While there is work underway on technical solutions for managing these risks, it remains an open question whether banks can engage in such arrangements in a manner consistent with safe and sound banking and in compliance with relevant law.”

Given these open questions, banks looking to experiment with these new technologies should do so only in a controlled and limited manner. As banks experiment, I invite them to engage with their regulators early and often to discuss the benefits and risks associated with these new use cases, ensuring they are consistent with banking activities being conducted in a safe, sound, and legally-permissible manner.”

This is not the first time the issue of pseudonymous stablecoin usage has been brought up or hinted at by a regulator or government official, but it is perhaps the most explicit. In September 2020, the U.S. Office of Comptroller of the Currency (OCC) provided guidance (PDF) for banks that wish to offer backing for stablecoin issuers.

However, the opinion from the OCC specifically did not touch the issue of stablecoins held in a non-custodial manner. “We are not presently addressing the authority to support stablecoin transactions involving un-hosted wallets,” read the guidance.

More recently, the White House announced that the Treasury Department will complete an illicit finance risk assessment on the DeFi sector by February 2023. In the same announcement, the White House noted that the development of a central bank-issued digital currency (CBDC) could help support the effectiveness of economic sanctions imposed by the U.S. around the world. This is particularly interesting in the context of the recent boom in stablecoin use in Russia (according to data from blockchain analytics firm Chainalysis), which has been dealt with heavy economic sanctions in response to the country’s invasion of Ukraine.

While there is still plenty of regulatory uncertainty when it comes to stablecoins today, the current best practices used by the major providers are to collect personal information from users who create or redeem stablecoins via bank transfers. This leaves room for stablecoins to be used pseudonymously on a blockchain, but it’s important to remember that Chainalysis is always watching and users almost always have to identify themselves when they interact with the traditional banking world.

What Would Be the Effect on DeFi?

To be clear, there is currently no plan to implement stricter Know Your Customer (KYC) and anti-money laundering (AML) regulations on stablecoins in the U.S. That said, it’s clear such a move is possible in the near future, as some lawmakers have been pushing for stablecoin regulation over the past year.

In terms of effects on DeFi, stronger regulations on stablecoins would be massive. A key selling point of various DeFi apps is the ability to trade, borrow, lend, and conduct other financial activities without handing over personal information. This has obvious ease-of-use benefits and can also improve privacy for the end user, but those selling points disappear in a situation where stablecoin users must identify themselves.

While it’s true that stablecoin holders can still hold their own keys in a more regulated environment, the reality is that these are still IOU tokens where a traditional bank still holds the real value. So, that’s a moot point. Users would also need to consider the issue of miner extractable value and publishing their finances, which are now directly tied to their real-world identity, on a public blockchain. It may make sense for many DeFi users to return to a traditional, centralized exchange model at that point.

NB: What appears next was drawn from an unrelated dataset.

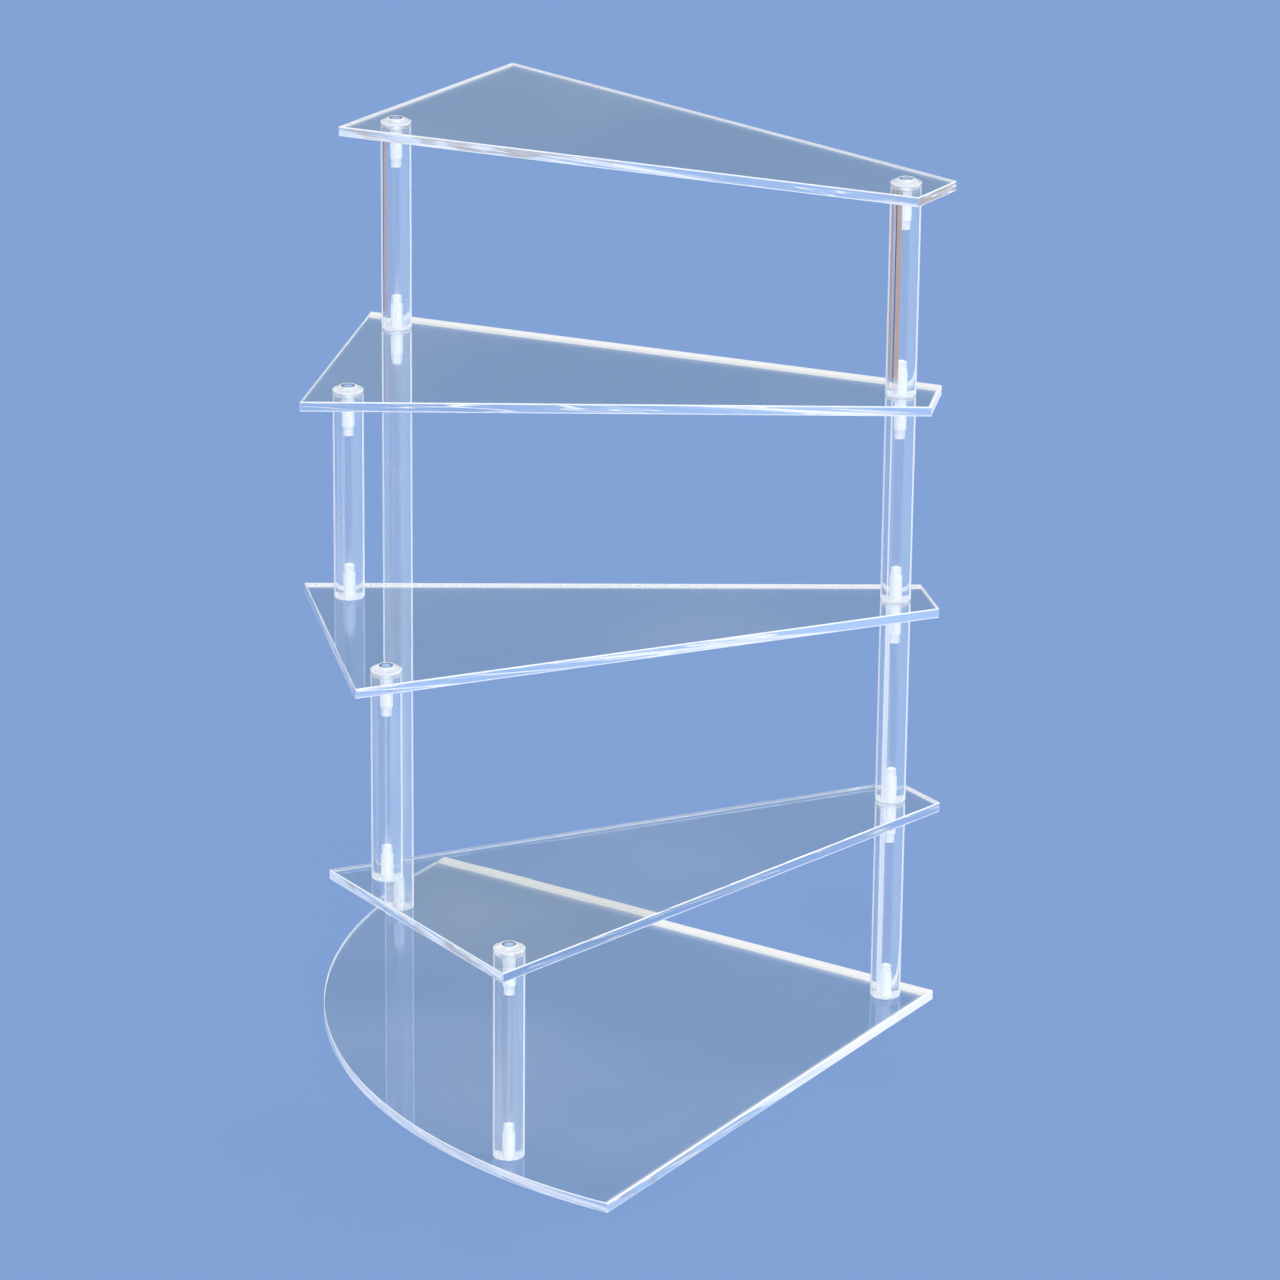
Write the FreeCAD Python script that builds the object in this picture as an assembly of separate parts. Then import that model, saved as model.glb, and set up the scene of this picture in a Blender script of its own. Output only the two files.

“If stablecoin transactions must follow the Travel Rule, centralized stablecoins basically become PayPal,” said Sovryn contributor Yago when reached for comment. “DeFi will probably bifurcate under such a scenario with some protocols becoming permissioned and others becoming more censorship resistant. Permissioned ‘DeFi’, however, is not a thing anyone needs.”

The Travel Rule mentioned by Yago is a guideline from the Financial Action Task Force (FATF), which is an anti-money laundering, intergovernmental organization. By following the Travel Rule, FATF says virtual asset service providers can help block terrorist financing, stop payments to sanctioned entities, enable law enforcement to subpoena transaction records, assist with reporting suspicious financial activity, and prevent money laundering via crypto assets more generally.

Of course, stablecoin issuers like Tether still see a role for their dollar-pegged tokens in a situation where the regulatory hammer comes down on the sector. “

“As Tether customers do now, we imagine that USDT would continue to be the most widely used stablecoin on the market as a stable and efficient way to transmit dollars globally,” said Tether CTO Paolo Ardoino when asked about the value proposition of USDT if stricter KYC and AML regulations were implemented.

In an exclusive chat with CryptoSlate, Ardonio commented:

“Tether has a variety of use cases particularly within the developing world such as Argentina, Brazil, Turkey and others. It can easily be transferred between exchanges or people, instead of transferring money through banks. It is easy to buy and sell and is available at the place you buy your cryptocurrencies (exchanges). Tether is often used as a way to hold money on exchanges when traders feel the market is extremely volatile and it has also found utility in emerging markets, where citizens work to combat inflation, and within a bustling ecommerce ecosystem.”

In terms of the potential effects of stricter stablecoin regulation on DeFi, Ardoino avoided the topic of DeFi specifically and instead pointed to the potential growth benefits of greater regulatory clarity in the space:

“Stablecoin regulation would provide much needed clarity for larger corporations, financial institutions, and fintech companies to enter the crypto market,” said Ardoino. “A more secure and regulated crypto ecosystem is beneficial for everyone involved, and we envision that regulation would open up gateways for more products to be introduced into the market. In our view, the fact that stablecoin regulation is such a hot topic of discussion for regulators now since we invented the currency in 2014 is incredibly exciting because it further validates stablecoins’ utility. If anything, regulations would send a message that stablecoins and digital currencies are here to stay as staples of economic freedom.”

It’s unclear if a potential split of the DeFi space into regulated and unregulated environments would take place at the stablecoin layer or on the base blockchain. Notably, there have been concerns regarding the potential regulatory capture of Ethereum since the completion of its move to proof-of-stake. “Unless the global regulatory regime changes dramatically, centralized stablecoins are going to become more and more PayPalized,” added Yago.

While DeFi wouldn’t completely disappear in a world with stricter KYC and AML enforcement on stablecoins, it’s clear that it would lead to a situation where the sector is a small fraction of the size it is today, as much of DeFi’s utility is removed once you regulate the stablecoins.